Widespread corruption is recognised by the CCP but only selectively prosecuted - often as part of internal power struggles.[6] Human rights defenders are harassed, intimidated, persecuted and criminalised. [7]

Human Rights and Children's Rights

Civil and political freedom is the main human rights concern. Amnesty International reports enforced disappearances and an upcoming possible revision of the law to allow for detention up to six months without notification of family or friends. Forced evictions are another major concern, especially among rural people.

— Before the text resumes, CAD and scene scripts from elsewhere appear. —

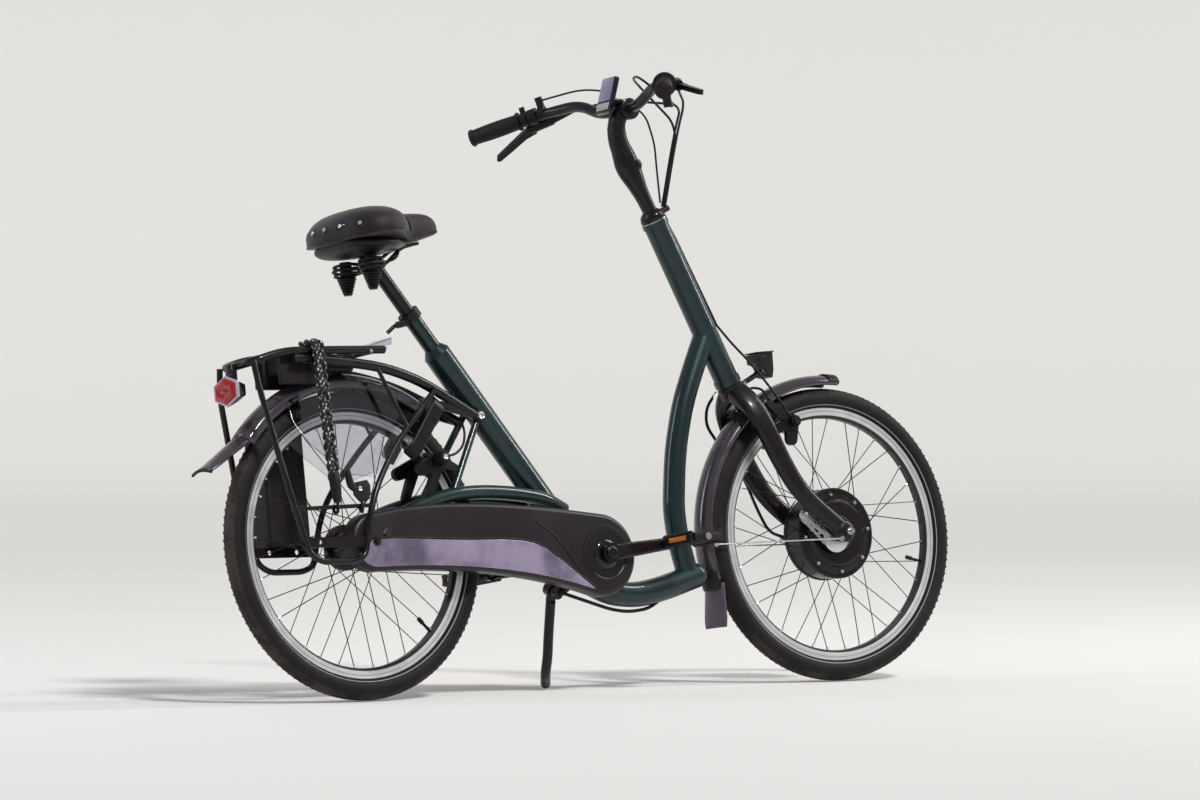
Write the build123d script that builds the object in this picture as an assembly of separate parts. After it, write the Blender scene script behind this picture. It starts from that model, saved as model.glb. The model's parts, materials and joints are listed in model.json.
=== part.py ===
from build123d import *
import os
from math import atan2, cos, degrees, radians, sin, sqrt, tan

# A low step-through city bicycle with a front hub motor, parked on its side stand.
# It is modelled upright, X forward, Y left and Z up, with the rear axle at the
# origin, and then leans to its left onto the stand. All sizes are in millimetres.

# Wheels
wheelbase = 1210.0
rim_radius = 260.0
rim_depth = 21.0
rim_width = 25.0
rim_wall = 1.8
rim_well = 9.0
bead_depth = 6.0
brake_track = 14.0
tyre_height = 41.0
tyre_gap = 0.3
spoke_radius = 1.0
spokes_per_side = 18
rear_hub_radius = 36.0
rear_flange_radius = 45.0
rear_flange_half = 31.0
rear_axle_half = 84.0
motor_radius = 93.5
motor_half = 29.0
motor_cover_radius = 68.0
motor_cover_height = 7.0
front_axle_half = 88.0
axle_radius = 5.0
axle_nut_radius = 9.0
running_gap = 0.05

# Guards over the wheels
rear_guard_gap = 35.0
front_guard_gap = 27.0
guard_width = 56.0
guard_crown = 15.0
guard_wall = 2.2

# Steering
head_angle = 65.1
fork_offset = 71.0
steer_angle = -5.2
crown_clearance = 17.4
crown_height = 39.0
crown_gap = 1.0
head_tube_length = 370.4
head_tube_radius = 25.5
steerer_radius = 16.0
blade_inner = 50.0
blade_thickness = 20.0

# Frame
bracket_ahead = 564.0
bracket_drop = 36.0
bracket_radius = 23.0
bracket_half = 34.0
seat_angle = 52.3
seat_tube_radius = 27.5
seat_tube_length = 522.0
seat_neck_length = 14.0
seat_upper_radius = 17.0
seat_upper_length = 93.5
post_radius = 14.3
post_length = 144.0
main_tube_radius = 22.5
lower_tube_radius = 25.5
stay_radius = 14.0
strut_radius = 7.0
dropout_y = 66.0

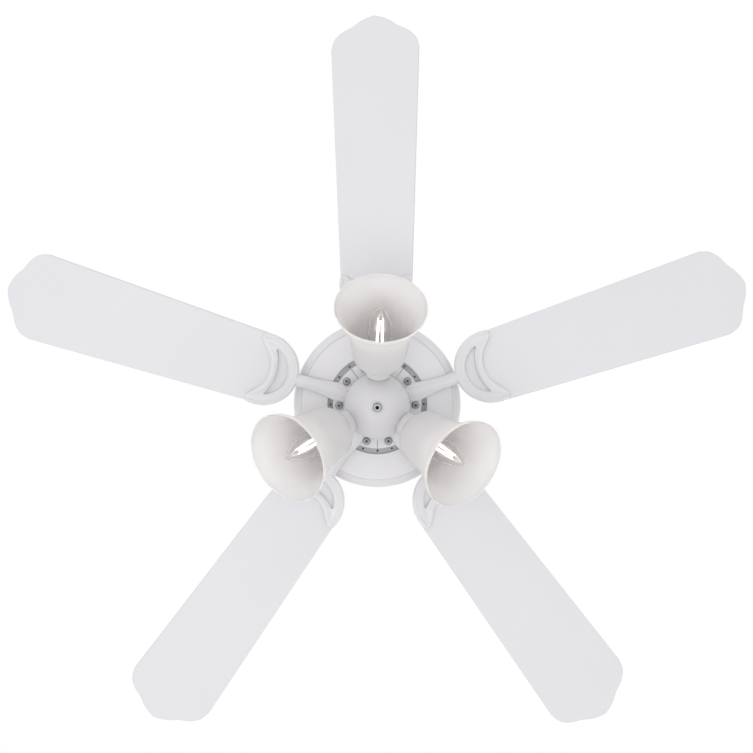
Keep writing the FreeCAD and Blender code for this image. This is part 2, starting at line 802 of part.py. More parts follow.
def make_iron_screws():
    screws = []
    for angle in iron_screw_angles():
        shank = post(iron_screw_radius, iron_bottom_z, ring_bottom_z, iron_screw_circle)
        low = iron_bottom_z - iron_head_height
        head = Part.makeCone(iron_screw_head - 1.2, iron_screw_head, iron_head_height,
                             Vector(iron_screw_circle, 0, low))
        half = 0.6
        cross = [block(iron_screw_circle - 3, iron_screw_circle + 3, -half, half,
                       low - 1, low + 1.6),
                 block(iron_screw_circle - half, iron_screw_circle + half, -3, 3,
                       low - 1, low + 1.6)]
        screws.append(turn_about_axis(joined([shank, head]).cut(cross), angle))
    return screws


# ---- the switch housing below the motor ----

def make_switch_plate():
    top = switch_top_z - switch_plate_inset
    inner = switch_housing_radius - switch_housing_sheet
    plate = post(inner, top - switch_plate_sheet, top)
    return plate.cut(post(shaft_radius, top - switch_plate_sheet - 1, top + 1))


def switch_level():
    return switch_top_z - switch_drop


def switch_slot(gap):
    """The space that the reversing switch's knob sweeps, seen from the fan's axis along +X."""
    half = switch_knob_width / 2 + gap
    low = switch_level() - switch_knob_height / 2 - gap
    high = switch_level() + switch_knob_height / 2 + switch_travel + gap
    inside = switch_housing_radius - switch_housing_sheet - 4
    return block(inside - gap, switch_housing_radius + 9, -half, half, low, high)


def hub_screw_pins(radius, start, end):
    z = (hub_top_z + switch_bottom_z) / 2
    pin = cross_pin(radius, start, end, z)
    return [turn_about_axis(pin, lamp_azimuth(index) + 60) for index in range(lamp_count)]


def make_switch_housing():
    radius = switch_housing_radius
    low = switch_bottom_z
    wire = outline((radius, switch_top_z), (radius, low + 2),
                   ((radius - 0.6, low + 0.6), (radius - 2, low)), (finial_stem_radius + 3, low))
    can = turned_skin(wire, -switch_housing_sheet)
    cuts = [turn_about_axis(switch_slot(running_gap), switch_azimuth)]
    cuts += hub_screw_pins(hub_screw_radius, radius - 6, radius + 1)
    return can.cut(cuts)


def make_capacitor():
    x, y, z = capacitor_size
    low = switch_bottom_z + switch_housing_sheet
    case = block(-x / 2, x / 2, -capacitor_offset - y / 2, -capacitor_offset + y / 2,
                 low, low + z)
    rounded = case.makeFillet(2.5, [edge for edge in case.Edges if edge.BoundBox.ZLength > z / 2])
    return turn_about_axis(rounded, lamp_azimuth(0) - 90)


def make_reverse_switch():
    x, y, z = switch_body_size
    outer = switch_housing_radius - switch_housing_sheet - 0.6
    middle = switch_level() + switch_travel / 2
    case = block(outer - x, outer, -y / 2, y / 2, middle - z / 2, middle + z / 2)
    return turn_about_axis(case.cut(switch_slot(running_gap)), switch_azimuth)


def make_reverse_switch_knob():
    inside = switch_housing_radius - switch_housing_sheet - 4
    outside = switch_housing_radius + switch_knob_reach
    half = switch_knob_width / 2
    z = switch_level()
    knob = block(inside, outside, -half, half,
                 z - switch_knob_height / 2, z + switch_knob_height / 2)
    return turn_about_axis(knob, switch_azimuth)


# ---- the light kit ----

def cup_envelope():
    """The steps of a lamp cup, solid and a little larger, for the hub's seats."""
    steps = ((hub_lobe_radius, -cup_length, cup_shoulder), (cup_middle_radius, cup_shoulder, cup_rim),
             (cup_radius, cup_rim, 4 * cup_length))
    return [post(radius + fit_gap, low, high) for radius, low, high in steps]


def make_light_hub():
    shoulder_z = hub_top_z - hub_overlap - hub_straight
    bend_r = hub_radius * 0.76
    bend_z = shoulder_z - 0.68 * (shoulder_z - hub_bottom_z)
    dome = turned(outline((0, hub_top_z), (hub_radius, hub_top_z), (hub_radius, shoulder_z),
                          ((bend_r, bend_z), (hub_tip_radius, hub_bottom_z)),
                          (0, hub_bottom_z), (0, hub_top_z)))
    ledge = switch_bottom_z
    wall = hub_sheet
    void = turned(outline((0, ledge), (hub_radius - wall - 2, ledge),
                          (hub_radius - wall, shoulder_z),
                          ((bend_r - wall, bend_z + wall), (0, hub_bottom_z + wall)), (0, ledge)))
    socket = post(switch_housing_radius, ledge, hub_top_z + 1)
    below_rim = post(4 * hub_radius, hub_bottom_z - 40, hub_top_z)
    hub = dome
    floors = []
    for index in range(lamp_count):
        lobe = post(hub_lobe_radius, -cup_length - hub_lobe_length, -cup_length)
        hub = hub.fuse(on_lamp(lobe, index).common(below_rim))
        floor = post(hub_lobe_radius + 2, -cup_length - hub_lobe_floor, -cup_length)
        floors.append(on_lamp(floor, index))
    hub = hub.cut([void.cut(floors), socket])
    cuts = [post(finial_stem_radius, hub_bottom_z - 1, hub_bottom_z + 3 * wall)]
    for index in range(lamp_count):
        wire_way = post(4.0, -cup_length - hub_lobe_length - 8, -cup_length + 1)
        cuts += [on_lamp(piece, index) for piece in cup_envelope() + [wire_way]]
    cuts += hub_screw_pins(hub_screw_radius, hub_radius - 5, hub_radius + 3)
    return hub.cut(cuts)


def make_light_hub_screws():
    heads = hub_screw_pins(2 * hub_screw_radius, hub_radius, hub_radius + 2.2)
    inner = switch_housing_radius - switch_housing_sheet - 1
    shanks = hub_screw_pins(hub_screw_radius, inner, hub_radius)
    return [joined([head, shank]) for head, shank in zip(heads, shanks)]


def make_finial():
    top = hub_bottom_z
    low = top - finial_height
    return turned_polygon([
        (0, top + 3 * hub_sheet), (finial_stem_radius, top + 3 * hub_sheet),
        (finial_stem_radius, top), (finial_radius - 0.5, top), (finial_radius, top - 1),
        (finial_radius - 0.5, low + 1), (finial_radius - 1.5, low),
        (finial_hole_radius, low), (finial_hole_radius, low + finial_hole_depth),
        (0, low + finial_hole_depth)])


def make_lamp_cup():
    back = -cup_length
    wire = outline((4.0, back), (hub_lobe_radius - 4, back),
                   ((hub_lobe_radius - 1.2, back + 1.2), (hub_lobe_radius, back + 4)),
                   (hub_lobe_radius, cup_shoulder), (cup_middle_radius, cup_shoulder + 1.5),
                   (cup_middle_radius, cup_rim), (cup_radius, cup_rim + 1.5), (cup_radius, 0))
    return turned_skin(wire, cup_sheet)


def make_lampholder():
    back = -cup_length + cup_sheet
    flange = hub_lobe_radius - cup_sheet - 4.5
    bore = bulb_base_radius
    return turned_polygon([
        (0, back), (flange, back), (flange, back + 13), (holder_radius, back + 16),
        (holder_radius, holder_front - 1), (holder_radius - 1, holder_front),
        (bore, holder_front), (bore, holder_floor), (0, holder_floor)])


def make_bulb_base():
    floor = holder_floor
    radius = bulb_base_radius
    return turned_polygon([
        (0, floor), (2.5, floor), (3.0, floor + 1), (radius - 1, floor + 3), (radius, floor + 5),
        (radius, bulb_base_end), (0, bulb_base_end)])


def make_bulb_glass():
    points = [(bulb_base_radius, 0, bulb_base_end), (bulb_base_radius + 3.4, 0, bulb_base_end + 7),
              (bulb_radius, 0, 56), (bulb_radius * 0.78, 0, 80), (bulb_radius * 0.3, 0, 99),
              (0, 0, bulb_tip)]
    return turned_wall(points, (0.1, 0, 1), (-1, 0, 0), bulb_wall)


def make_bulb_filaments():
    filaments = []
    for index in range(lamp_count):
        top = filament_start + filament_length
        disc = 1.2
        disc_radius = filament_circle + 2 * filament_radius
        pieces = [post(3.0, bulb_base_end, filament_start - disc / 2),
                  post(disc_radius, filament_start - disc, filament_start),
                  post(disc_radius, top, top + disc / 2)]
        for step in range(filament_count):
            angle = 45 + step * 360.0 / filament_count
            stick = post(filament_radius, filament_start - disc / 2, top + disc / 4,
                         filament_circle)
            pieces.append(turn_about_axis(stick, angle))
        filaments.append(on_lamp(joined(pieces), index))
    return filaments


def make_shade():
    neck = holder_radius + fit_gap
    points = [(shade_neck_radius, 0, 0), (31.0, 0, 7.5), (shade_waist_radius, 0, 19),
              (39.6, 0, 50), (45.6, 0, 75), (56.0, 0, 95), (shade_mouth_radius, 0, shade_length)]
    return turned_wall(points, (1, 0, 0), (0.25, 0, 1), shade_wall, neck)


def make_shade_ring():
    low = shade_wall
    high = low + ring_width
    ring = post(shade_neck_radius, low, high).cut(post(holder_radius, low - 1, high + 1))
    notch = post(1.6, low - 1, high + 1, shade_neck_radius + 0.6)
    return ring.cut([turn_about_axis(notch, step * 360.0 / ring_notches)
                     for step in range(ring_notches)])


os.makedirs(PARTS, exist_ok=True)

save("hanger_bracket", make_hanger_bracket())
save("canopy", make_canopy())
save("canopy_screws", make_canopy_screws())
save("remote_receiver", make_receiver())

save("hanger_ball", make_hanger_ball())
save("ball_pin", make_ball_pin())
save("downrod", make_downrod())
save("coupling", make_coupling())
save("coupling_pin", make_coupling_pin())
save("coupling_cotter", make_coupling_cotter())
save("coupling_cover", make_coupling_cover())
save("housing_screws", make_housing_screws())
save("housing_upper", make_housing_upper())
save("housing_lower", make_housing_lower())
save("motor_shaft", make_motor_shaft())
save("stator_core", make_stator_core())
save("stator_windings", make_stator_windings())

save("bearings", make_bearings())
save("rotor_top", make_rotor_top())
save("rotor_ring", make_rotor_ring())
save("rotor_bottom", make_rotor_bottom())
save("rotor_bolts", make_rotor_bolts())
iron_pattern = tap_iron(make_blade_iron_pattern())
blade_pattern = make_blade_pattern()
for number in range(blade_count):
    save(f"blade_iron_{number + 1}", place_iron(iron_pattern, number))
    save(f"blade_{number + 1}", on_blade(blade_pattern, number))
blade_screws, blade_washers = make_blade_fasteners()
save("blade_screws", blade_screws)
save("blade_washers", blade_washers)
save("iron_screws", make_iron_screws())

save("switch_plate", make_switch_plate())
save("switch_housing", make_switch_housing())
save("capacitor", make_capacitor())
save("reverse_switch", make_reverse_switch())
save("reverse_switch_knob", make_reverse_switch_knob())

save("light_hub", make_light_hub())
save("light_hub_screws", make_light_hub_screws())
save("finial", make_finial())
for number in range(lamp_count):
    save(f"lamp_cup_{number + 1}", on_lamp(make_lamp_cup(), number))
    save(f"lampholder_{number + 1}", on_lamp(make_lampholder(), number))
    save(f"bulb_base_{number + 1}", on_lamp(make_bulb_base(), number))
    save(f"bulb_glass_{number + 1}", on_lamp(make_bulb_glass(), number))
    save(f"glass_shade_{number + 1}", on_lamp(make_shade(), number))
save("bulb_filaments", make_bulb_filaments())
save("shade_rings", [on_lamp(make_shade_ring(), number) for number in range(lamp_count)])
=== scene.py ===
import bmesh
import bpy
import math
from mathutils import Matrix, Vector


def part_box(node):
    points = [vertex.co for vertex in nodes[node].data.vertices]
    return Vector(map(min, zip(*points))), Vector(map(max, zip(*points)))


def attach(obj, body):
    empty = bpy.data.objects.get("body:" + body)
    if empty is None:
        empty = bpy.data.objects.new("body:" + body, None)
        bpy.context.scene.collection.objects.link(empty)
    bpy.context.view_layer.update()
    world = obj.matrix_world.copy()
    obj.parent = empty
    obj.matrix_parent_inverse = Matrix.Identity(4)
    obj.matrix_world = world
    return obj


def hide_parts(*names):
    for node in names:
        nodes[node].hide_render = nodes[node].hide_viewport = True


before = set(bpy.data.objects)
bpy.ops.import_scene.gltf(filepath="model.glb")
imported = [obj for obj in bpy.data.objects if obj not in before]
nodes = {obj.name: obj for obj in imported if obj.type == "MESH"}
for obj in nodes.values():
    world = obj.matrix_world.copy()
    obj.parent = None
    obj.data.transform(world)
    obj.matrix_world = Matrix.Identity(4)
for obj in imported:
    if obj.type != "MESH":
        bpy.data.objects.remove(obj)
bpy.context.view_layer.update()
mm = 0.001

# ---------------------------------------------------------------------------------------
# The room. The fan is looked at from below, almost straight up, so a pale floor lies behind
# the viewer and the walls and ceiling are one even white. A broad soft light low under the
# fan and two weaker ones to its sides give the castings their roundness.
# ---------------------------------------------------------------------------------------

blade_low, blade_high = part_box("blade_1")
blade_plane = (blade_low.z + blade_high.z) / 2
eye_below_blades = 1.900
eye_forward = 0.0875
aim_forward = 0.0386
aim_aside = 0.0008
camera_roll = math.radians(0.35)
lens_mm = 65.85
floor_below_blades = 2.15
floor_level = blade_plane - floor_below_blades
floor_reach = 9.0

room = bpy.context.scene
room.view_settings.view_transform = "Standard"
world = bpy.data.worlds.new("white_room")
world.use_nodes = True
world.node_tree.nodes["Background"].inputs["Color"].default_value = (1.0, 1.0, 1.0, 1.0)
world.node_tree.nodes["Background"].inputs["Strength"].default_value = 1.0
room.world = world

eye = Vector((0.0, eye_forward, blade_plane - eye_below_blades))
aim = Vector((aim_aside, aim_forward, blade_plane))
camera_data = bpy.data.cameras.new("viewer")
camera_data.lens = lens_mm
camera_data.sensor_width = 36.0
camera = bpy.data.objects.new("viewer", camera_data)
room.collection.objects.link(camera)
forward = (aim - eye).normalized()
level = forward.cross(Vector((0.0, 1.0, 0.0))).normalized()
right = Matrix.Rotation(camera_roll, 3, forward) @ level
above = right.cross(forward)
facing = Matrix((right, above, -forward)).transposed().to_4x4()
camera.matrix_world = Matrix.Translation(eye) @ facing
room.camera = camera


def add(tree, kind, values=None, **settings):
    """Adds a shader node, sets its properties and the starting values of its sockets."""
    node = tree.nodes.new(kind)
    for key, value in settings.items():
        setattr(node, key, value)
    for key, value in (values or {}).items():
        node.inputs[key].default_value = value
    return node


def new_material(name, colour, roughness, metallic=0.0):
    """A material with one Principled shader, returned with its tree and that shader."""
    material = bpy.data.materials.new(name)
    material.use_nodes = True
    tree = material.node_tree
    shader = tree.nodes["Principled BSDF"]
    shader.inputs["Base Color"].default_value = (*colour, 1.0)
    shader.inputs["Roughness"].default_value = roughness
    shader.inputs["Metallic"].default_value = metallic
    return material, tree, shader


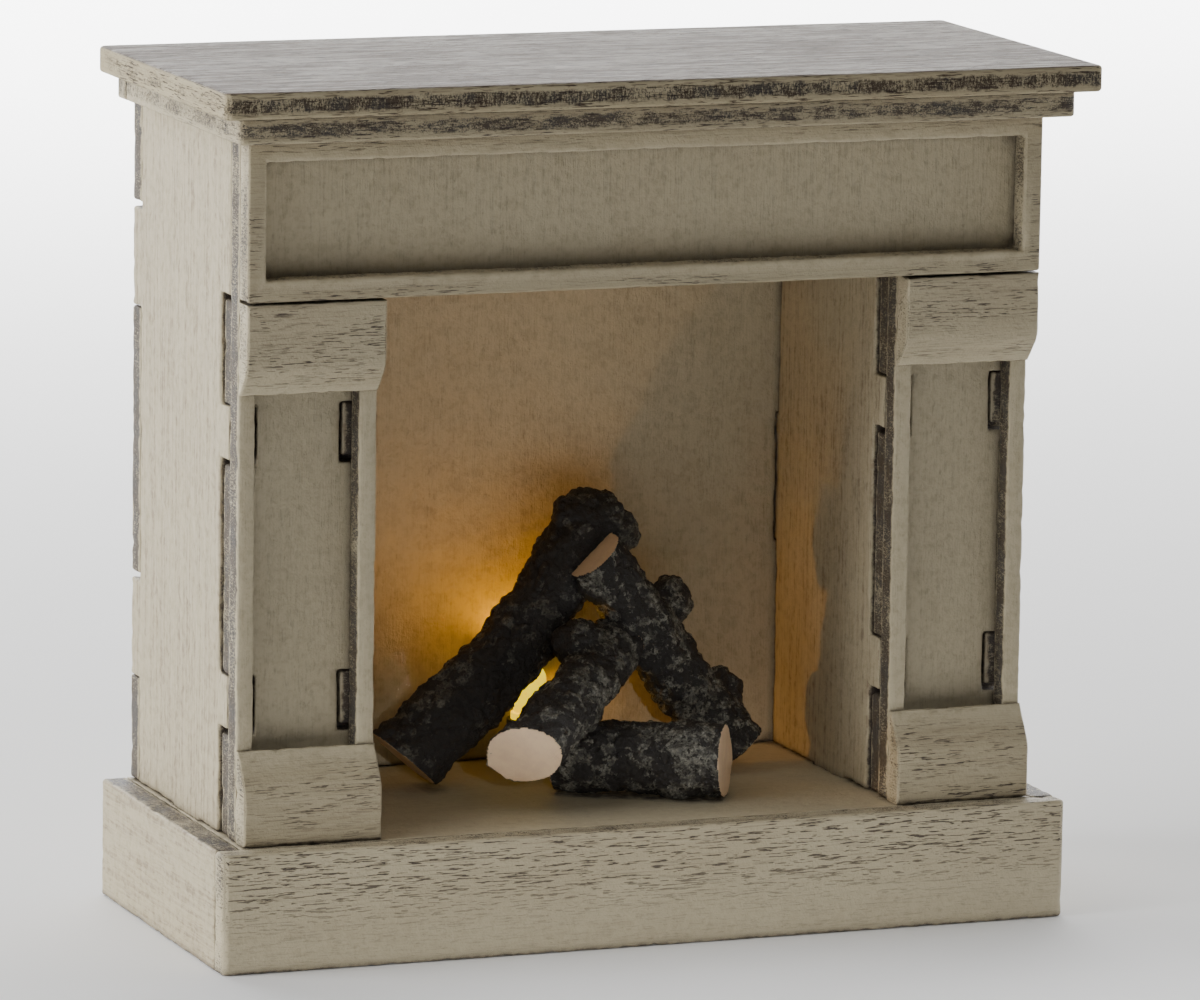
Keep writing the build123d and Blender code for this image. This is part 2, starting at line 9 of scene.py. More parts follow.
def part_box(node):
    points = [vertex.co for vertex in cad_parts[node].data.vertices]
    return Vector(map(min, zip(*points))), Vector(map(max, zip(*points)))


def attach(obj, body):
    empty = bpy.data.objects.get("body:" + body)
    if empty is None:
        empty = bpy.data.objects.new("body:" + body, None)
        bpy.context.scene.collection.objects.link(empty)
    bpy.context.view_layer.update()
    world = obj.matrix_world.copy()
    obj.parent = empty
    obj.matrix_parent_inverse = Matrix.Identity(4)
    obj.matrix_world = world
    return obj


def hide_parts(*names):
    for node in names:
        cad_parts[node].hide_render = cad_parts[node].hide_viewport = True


# A dolls house fireplace in chalky painted plywood, with a lit log fire. Lengths are in metres,
# and the patterns of the materials are in millimetres.

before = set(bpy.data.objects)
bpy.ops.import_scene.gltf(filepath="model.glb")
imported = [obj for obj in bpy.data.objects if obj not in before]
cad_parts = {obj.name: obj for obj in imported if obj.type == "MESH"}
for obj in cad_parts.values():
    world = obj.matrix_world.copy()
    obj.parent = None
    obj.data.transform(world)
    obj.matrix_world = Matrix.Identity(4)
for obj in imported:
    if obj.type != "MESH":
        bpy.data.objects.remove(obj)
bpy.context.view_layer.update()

MM = 0.001
X, Y, Z = 0, 1, 2
UP = Vector((0.0, 0.0, 1.0))
BODY = "mantel"

# ---- Camera ----
CAMERA_PLACE = (-0.4455, -1.1553, 0.2787)
CAMERA_YAW = radians(21.145)        # to the right of +Y
CAMERA_PITCH = radians(9.893)       # downwards
CAMERA_ROLL = radians(0.841)
CAMERA_LENS = 251.2
CAMERA_REACH = 20.0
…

The authorities have stated their intention to bring all religious practice under state control, including the appointment of religious leaders and construction of sites of worship. Those who practice religions banned by the state risk harassment, detention, imprisonment or violent persecution - most famously demonstrated through the ongoing campaign against the Falun Gong organisation. The Committee on the Rights of the Child has expressed concern that children seeking to practice their chosen religion were restricted from doing so and faced the threat of detention or harassment.

Tensions and human rights violations in outlying areas such as the Inner Mongolian region, the Xinjiang Uighur region or Tibet autonomous region also continue.[8] Furthermore the Committee on the Rights of the Child noted with concern the threat to educational rights caused by high student-teacher ratios, high drop-out rates and mixed quality of education throughout the country. The possibility of child sexual and economic exploitation continues to be a concern for the Committee as well.[9]